A variation on think-pair-share, peer instruction is an approach that has a long history of implementation in higher education to more effectively engage students in large lecture classes. The basic model of PI includes students individually answering questions, usually using “clickers,” then discussing the question with a small group of peers, and finally answering the questions again. In this process, students essentially engage in socially constructed understanding of the topic at hand (see the Berkeley Teaching Resource Center brief for more). Simon and colleagues provide a detailed rationale and results from a study of implementing PI in an Introductory Computing class. In this approach, lecture was largely replaced by this process of students essentially instructing each other through a carefully designed set of questions and facilitation techniques. For a detailed discussion of peer teaching, listen to Episode 53 of the Teaching in Higher Ed podcast, Peer Instruction and Audience Response Systems.

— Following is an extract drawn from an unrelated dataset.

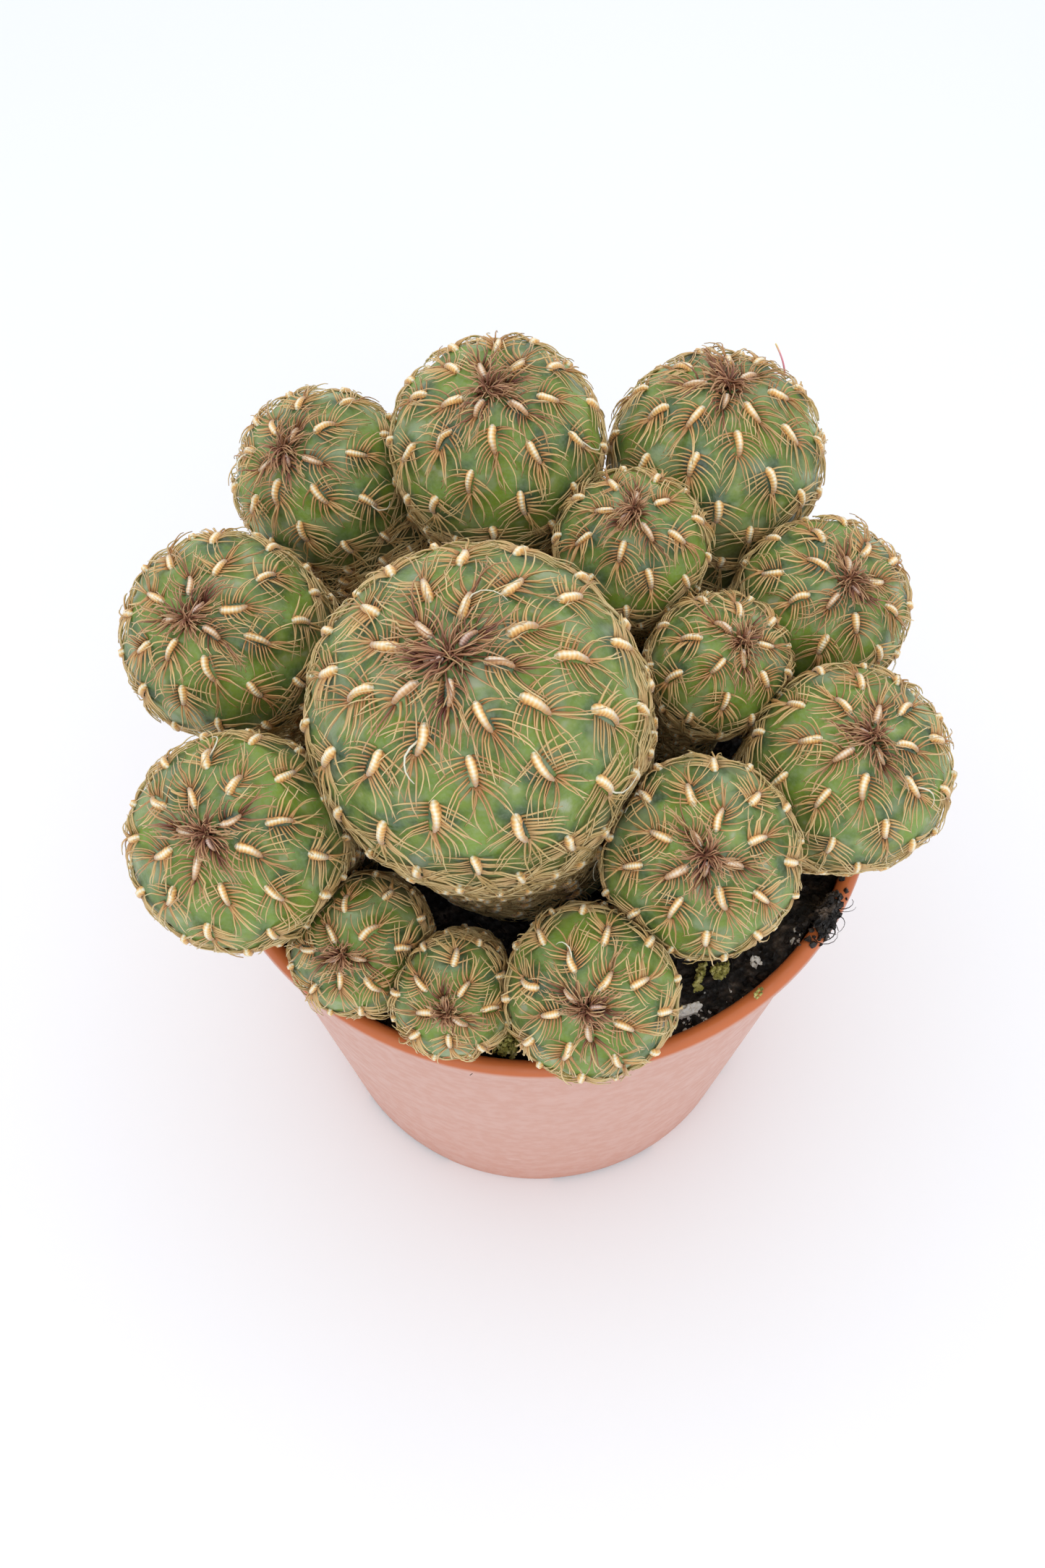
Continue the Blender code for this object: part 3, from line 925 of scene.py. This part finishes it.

Student-Created Video Projects
Perhaps the most challenging but engaging way to encourage students to teach each other concepts from a course is through student-created videos. By using free and easy to use video production tools (e.g., iMovie, Moviemaker, WeVideo) and video sharing sites (e.g., YouTube, Vimeo), student-created video projects leverage a medium and process valued by the Millennial generation. William Genereux, an Associate Professor of Computer and Digital Media Technology at Kansas State University reports on his efforts to replace a research paper assignment with a video project. He notes that while the work is very engaging and substantive for students, they often felt out of their comfort zone in the process. He suggests that this was a positive for the students – particularly in terms of developing their disciplinary communication skills.
Connections to 21st Century Skills and Technologies
Teaching or instructing others provides students with a rich opportunity to practice skilled communication - an important dimension of 21st century learning design (21CLD). It can be quite challenging for students to synthesize what they’ve learned and then convey their understanding effectively to their peers. Whether through brief, in-class discussion opportunities like those noted in the think-pair-share and PI examples above, or through more traditional peer teaching experiences, when students teach each other, they “learn twice over.” When the communication is extended to the creation of products like Web sites, video, or publications, the student engagement and motivation may also be enhanced.

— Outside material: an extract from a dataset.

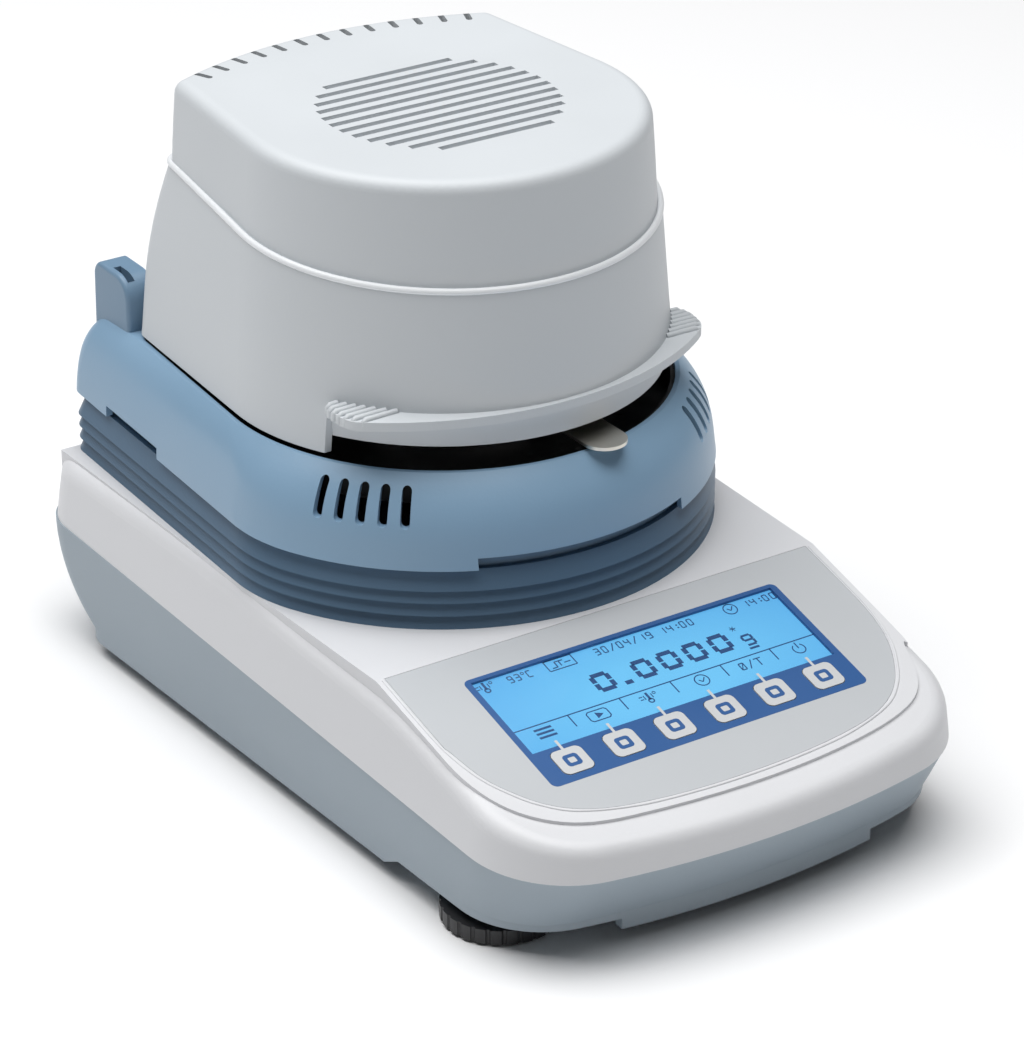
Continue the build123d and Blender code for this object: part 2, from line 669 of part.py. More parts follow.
with BuildPart() as collar_screws:
    with BuildSketch(Plane.XY.offset(70.4)):
        with Locations((62, PY - 50), (-62, PY - 50), (66, 120), (-66, 120)):
            Circle(3.2)
    extrude(amount=2.2)
    with BuildSketch(Plane.XY.offset(62.0)):
        with Locations((62, PY - 50), (-62, PY - 50), (66, 120), (-66, 120)):
            Circle(1.7)
    extrude(amount=8.4)
done(collar_screws, "collar_screws")

# ---------------------------------------------------------------- hood body
hood_secs = [  # z, r, w0, m, y_corner, bow
    (121.0, 79.9, 80.7, 0.058, 121.8, 12.0),
    (138.0, 78.5, 79.4, 0.066, 121.8, 12.0),
    (153.0, 77.2, 78.2, 0.078, 121.4, 12.5),
    (168.0, 75.95, 77.0, 0.095, 118.6, 13.5),
    (180.0, 74.95, 76.0, 0.11, 114.6, 14.5),
    (192.0, 73.95, 75.0, 0.12, 108.6, 15.0),
]
with BuildPart() as hood_body:
    for z, r, w, m, yc, bow in hood_secs:
        add(d_section(z, r, w, m, yc, bow, 7, 80))
    loft()
    # open top, cut on the sloping joint with the upper shell
    with BuildSketch(Plane.YZ.offset(-100)):
        with BuildLine():
            Polyline((-80, LEDGE_Z + LEDGE_K * (-80 - PY)), (160, LEDGE_Z + LEDGE_K * (160 - PY)), (160, 215), (-80, 215), close=True)
        make_face()
    extrude(amount=200, mode=Mode.SUBTRACT)
    # round the upper outer edge
    fillet([e for e in hood_body.edges() if e.center().Z > 170 and e.length > 3], radius=1.1)
    for z, r, w, m, yc, bow in hood_secs:
        add(d_section(z if z > 122 else 119.0, r - 2.2, w - 2.2, m, yc - 2.3, bow, 5, 80))
    loft(mode=Mode.SUBTRACT)
    # front below the lip is cut back to the side steps
    with Locations((0, PY - 37.5 - 60, LIP_Z0 - 20)):
        Box(200, 120, 40, mode=Mode.SUBTRACT)
    # crescent lip with rounded ends
    with BuildSketch(Plane.XY.offset(LIP_Z0)) as lip:
        with BuildLine():
            ThreePointArc((-66.2, PY - 58.6), (0, PY - 80.3), (66.2, PY - 58.6))
            Spline((66.2, PY - 58.6), (70.2, PY - 54.6), (71.8, PY - 49.0), (71.0, PY - 43.0), (68.4, PY - 38.2), tangents=((0.78, 0.62), (-0.75, 0.66)))
            Line((68.4, PY - 38.2), (60.0, PY - 37.6))
            Line((60.0, PY - 37.6), (-60.0, PY - 37.6))
            Line((-60.0, PY - 37.6), (-68.4, PY - 38.2))
            Spline((-68.4, PY - 38.2), (-71.0, PY - 43.0), (-71.8, PY - 49.0), (-70.2, PY - 54.6), (-66.2, PY - 58.6), tangents=((-0.75, -0.66), (0.78, -0.62)))
        make_face()
        with Locations((0, PY)):
            Circle(75.6, mode=Mode.SUBTRACT)
    extrude(amount=LIP_Z1 - LIP_Z0)
    # recessed skirt below the lip
    with BuildSketch(Plane.XY.offset(SKIRT_BOT)):
        with Locations((0, PY)):
            Circle(77.2)
            Circle(75.0, mode=Mode.SUBTRACT)
        with Locations((0, PY + 62.4)):
            Rectangle(200, 200, mode=Mode.SUBTRACT)
    extrude(amount=LIP_Z0 - SKIRT_BOT + 0.5)
    # lugs that reach back to the hinge pins
    for sgn in (-1, 1):
        with BuildSketch(Plane.YZ.offset(sgn * 60.2)):
            with BuildLine():
                Line((123.6, 124.6), (133.5, 125.8))
                ThreePointArc((133.5, 125.8), (138.7, 131.0), (133.5, 136.2))
                Polyline((133.5, 136.2), (123.6, 143.0), (123.6, 124.6))
            make_face()
        extrude(amount=sgn * 5.4)
    with Locations((62.9, HINGE_Y, HINGE_Z), (-62.9, HINGE_Y, HINGE_Z)):
        Cylinder(3.9, 6.4, rotation=(0, 90, 0), mode=Mode.SUBTRACT)
done(hood_body, "hood_body")

# ---------------------------------------------------------------- hood top shell
with BuildPart() as hood_top:
    for z, r, w, m, yc, bow in ((176.0, 73.4, 74.6, 0.10, 110.0, 15.0), (195.0, 72.4, 73.6, 0.10, 109.5, 15.0), (HOOD_TOP, 70.8, 72.0, 0.10, 108.6, 15.0)):
        add(d_section(z, r, w, m, yc, bow, 5, 80))
    loft()
    top = hood_top.faces().sort_by(Axis.Z)[-1]
    fillet(top.edges(), radius=4.8)
    for z, r, w, m, yc, bow in ((175.0, 71.2, 72.4, 0.10, 107.8, 15.0), (195.0, 70.2, 71.4, 0.10, 107.3, 15.0), (HOOD_TOP - 2.6, 68.7, 69.9, 0.10, 106.4, 15.0)):
        add(d_section(z, r, w, m, yc, bow, 4, 80))
    loft(mode=Mode.SUBTRACT)
    with BuildSketch(Plane.YZ.offset(-100)):
        with BuildLine():
            Polyline((-80, LEDGE_Z + LEDGE_K * (-80 - PY)), (160, LEDGE_Z + LEDGE_K * (160 - PY)), (160, 160), (-80, 160), close=True)
        make_face()
    extrude(amount=200, mode=Mode.SUBTRACT)
    # round louvred grille
    with BuildSketch(Plane.XY.offset(HOOD_TOP - 5)):
        for k in range(12):
            y = 33.93 - 6.19 * k
            half = math.sqrt(41.6 ** 2 - (y - 1.0) ** 2)
            with Locations((0, PY + y)):
                Rectangle(2 * half, 2.9)
    extrude(amount=8, mode=Mode.SUBTRACT)
    # thirteen vents along the rear edge
    for k in range(13):
        a = math.radians(3.57 * (k - 6))
        with BuildSketch(Plane.XY.offset(HOOD_TOP - 6)):
            with Locations(Location((147 * math.sin(a), PY - 70.0 + 147 * math.cos(a), 0), (0, 0, 90 - math.degrees(a)))):
                SlotOverall(7.6, 2.3)
        extrude(amount=9, mode=Mode.SUBTRACT)
done(hood_top, "hood_top")

# ---------------------------------------------------------------- heater
with BuildPart() as hood_liner:
    with BuildSketch(Plane.XY.offset(131.0)):
        with Locations((0, PY)):
            Circle(70.0)
            Circle(69.0, mode=Mode.SUBTRACT)
    extrude(amount=40)
    with BuildSketch(Plane.XY.offset(171.0)):
        with Locations((0, PY)):
            Circle(70.0)
            Circle(30.0, mode=Mode.SUBTRACT)
    extrude(amount=1.2)
done(hood_liner, "hood_liner")

with BuildPart() as reflector:
    with BuildSketch(Plane(origin=(0, PY, 0), x_dir=(1, 0, 0), z_dir=(0, -1, 0))):
        with BuildLine():
            Polyline((10, 162.0), (30, 160.5), (50, 154), (62, 143), (67, 140.0), (67, 141.2), (62.8, 144.0), (50.6, 155.2), (30.4, 161.7), (10, 163.2), close=True)
        make_face()
    revolve(axis=Axis((0, PY, 0), (0, 0, 1)))
done(reflector, "reflector")

with BuildPart() as heating_lamp:
    with BuildSketch(Plane(origin=(0, PY, 0), x_dir=(1, 0, 0), z_dir=(0, -1, 0))):
        with Locations((38, 147.0)):
            Circle(4.5)
    revolve(axis=Axis((0, PY, 0), (0, 0, 1)), revolution_arc=340)
done(heating_lamp, "heating_lamp")

with BuildPart() as protective_glass:
    with Locations((0, PY, 134.4)):
        Cylinder(64, 3)
done(protective_glass, "protective_glass")

with BuildPart() as glass_retainer:
    with BuildSketch(Plane.XY.offset(129.4)):
        with Locations((0, PY)):
            Circle(72.0)
            Circle(59.0, mode=Mode.SUBTRACT)
    extrude(amount=1.6)
    with BuildSketch(Plane.XY.offset(131.0)):
        with Locations((0, PY)):
            Circle(64.0)
            Circle(61.0, mode=Mode.SUBTRACT)
    extrude(amount=1.9)
done(glass_retainer, "glass_retainer")

with BuildPart() as lamp_holders:
    with Locations((36.5, PY - 12.2, 154.2), (38.0, PY + 5.6, 154.2)):
        Cylinder(2.0, 5.2)
done(lamp_holders, "lamp_holders")

with BuildPart() as temperature_sensor:
    with Locations((0, PY + 66, 127.4)):
        Box(12, 8, 4.0)
    with Locations((0, PY + 56, 127.0)):
        Cylinder(1.2, 18, rotation=(90, 0, 0))
done(temperature_sensor, "temperature_sensor")

with BuildPart() as hinge_bushes:
    for sgn in (-1, 1):
        with BuildSketch(Plane.YZ.offset(sgn * 60.2)):
            with Locations((HINGE_Y, HINGE_Z)):
                Circle(3.85)
                Circle(3.05, mode=Mode.SUBTRACT)
        extrude(amount=sgn * 5.4)
done(hinge_bushes, "hinge_bushes")

with BuildPart() as hinge_pins:
    with Locations((65.6, HINGE_Y, HINGE_Z), (-65.6, HINGE_Y, HINGE_Z)):
        Cylinder(3.0, 11.6, rotation=(0, 90, 0))
done(hinge_pins, "hinge_pins")
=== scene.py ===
import math
import bpy
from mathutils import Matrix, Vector
from mathutils.bvhtree import BVHTree
from mathutils.geometry import tessellate_polygon


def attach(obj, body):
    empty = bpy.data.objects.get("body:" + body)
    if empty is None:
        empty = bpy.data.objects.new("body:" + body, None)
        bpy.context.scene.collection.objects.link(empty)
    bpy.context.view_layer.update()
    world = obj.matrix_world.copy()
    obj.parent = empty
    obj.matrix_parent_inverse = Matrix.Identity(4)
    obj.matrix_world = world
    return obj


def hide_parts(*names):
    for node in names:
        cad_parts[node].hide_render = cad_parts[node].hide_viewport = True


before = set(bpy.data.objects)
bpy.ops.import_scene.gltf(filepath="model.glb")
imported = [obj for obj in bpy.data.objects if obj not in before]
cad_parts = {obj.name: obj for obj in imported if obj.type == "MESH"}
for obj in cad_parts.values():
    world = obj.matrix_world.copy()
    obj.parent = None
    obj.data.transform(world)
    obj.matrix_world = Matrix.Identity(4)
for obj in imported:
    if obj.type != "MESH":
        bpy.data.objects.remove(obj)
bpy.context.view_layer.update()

# ------------------------------------------------------------------ frame of the sloping panel
PY = 39.5
PANEL_Y, PANEL_Z, DEG = -69.3, 65.22, 13.69
SP, CP = math.sin(math.radians(DEG)), math.cos(math.radians(DEG))
PITCH, KEY_V = 20.1, 47.1
LEDGE_Z, LEDGE_K = 183.8, 0.047   # height and rise of the seam between hood body and top shell


def P(u, v, h):
    """Point on the panel: u to the right, v down the slope, h above it, all mm."""
    return (u / 1000, (PANEL_Y - v * CP - h * SP) / 1000, (PANEL_Z - v * SP + h * CP) / 1000)


def XY(x, y, h):
    return (x / 1000, y / 1000, h / 1000)


# ------------------------------------------------------------------ materials
MATS = {}


def mat(name, color, rough=0.4, metal=0.0, grain=0.0, grain_scale=900.0, vary=0.04, coat=0.0, spec=0.5, emit=None, emit_k=0.0):
    """Plain material with a moulded grain, slow colour drift and uneven gloss."""
    m = bpy.data.materials.new(name)
    m.use_nodes = True
    nt = m.node_tree
    b = nt.nodes["Principled BSDF"]
    b.inputs["Metallic"].default_value = metal
    b.inputs["Specular IOR Level"].default_value = spec
    b.inputs["Coat Weight"].default_value = coat
    b.inputs["Coat Roughness"].default_value = 0.12
    tc = nt.nodes.new("ShaderNodeTexCoord")
    slow = nt.nodes.new("ShaderNodeTexNoise")
    slow.inputs["Scale"].default_value = 18.0
    slow.inputs["Detail"].default_value = 3.0
    nt.links.new(tc.outputs["Object"], slow.inputs["Vector"])
    mix = nt.nodes.new("ShaderNodeMix")
    mix.data_type = "RGBA"
    mix.inputs[6].default_value = (*[c * (1 - vary) for c in color], 1)
    mix.inputs[7].default_value = (*[min(1, c * (1 + vary)) for c in color], 1)
    nt.links.new(slow.outputs["Fac"], mix.inputs[0])
    nt.links.new(mix.outputs[2], b.inputs["Base Color"])
    rr = nt.nodes.new("ShaderNodeMapRange")
    rr.inputs["From Min"].default_value = 0.3
    rr.inputs["From Max"].default_value = 0.7
    rr.inputs["To Min"].default_value = max(0.02, rough - 0.05)
    rr.inputs["To Max"].default_value = min(1.0, rough + 0.05)
    nt.links.new(slow.outputs["Fac"], rr.inputs["Value"])
    nt.links.new(rr.outputs["Result"], b.inputs["Roughness"])
    if grain > 0:
        n = nt.nodes.new("ShaderNodeTexNoise")
        n.inputs["Scale"].default_value = grain_scale
        n.inputs["Detail"].default_value = 2.0
        nt.links.new(tc.outputs["Object"], n.inputs["Vector"])
        bp = nt.nodes.new("ShaderNodeBump")
        bp.inputs["Strength"].default_value = grain
        bp.inputs["Distance"].default_value = 0.0002
        nt.links.new(n.outputs["Fac"], bp.inputs["Height"])
        nt.links.new(bp.outputs["Normal"], b.inputs["Normal"])
    if emit is not None:
        b.inputs["Emission Color"].default_value = (*emit, 1)
        b.inputs["Emission Strength"].default_value = emit_k
    MATS[name] = m
    return m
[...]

Technology tools and resources provide students a range of ways to richly communicate their understanding in order to teach each other. In addition to the possibilities of student-created video, they can create Web sites (e.g., Weebly, Smore), wikis (e.g., Wikispaces), and graphic concept maps (e.g., Spiderscribe). The products that students create to teach each other can be archived by the instructor and shared broadly via the Web.
How might you challenge students to construct an argument in your classes?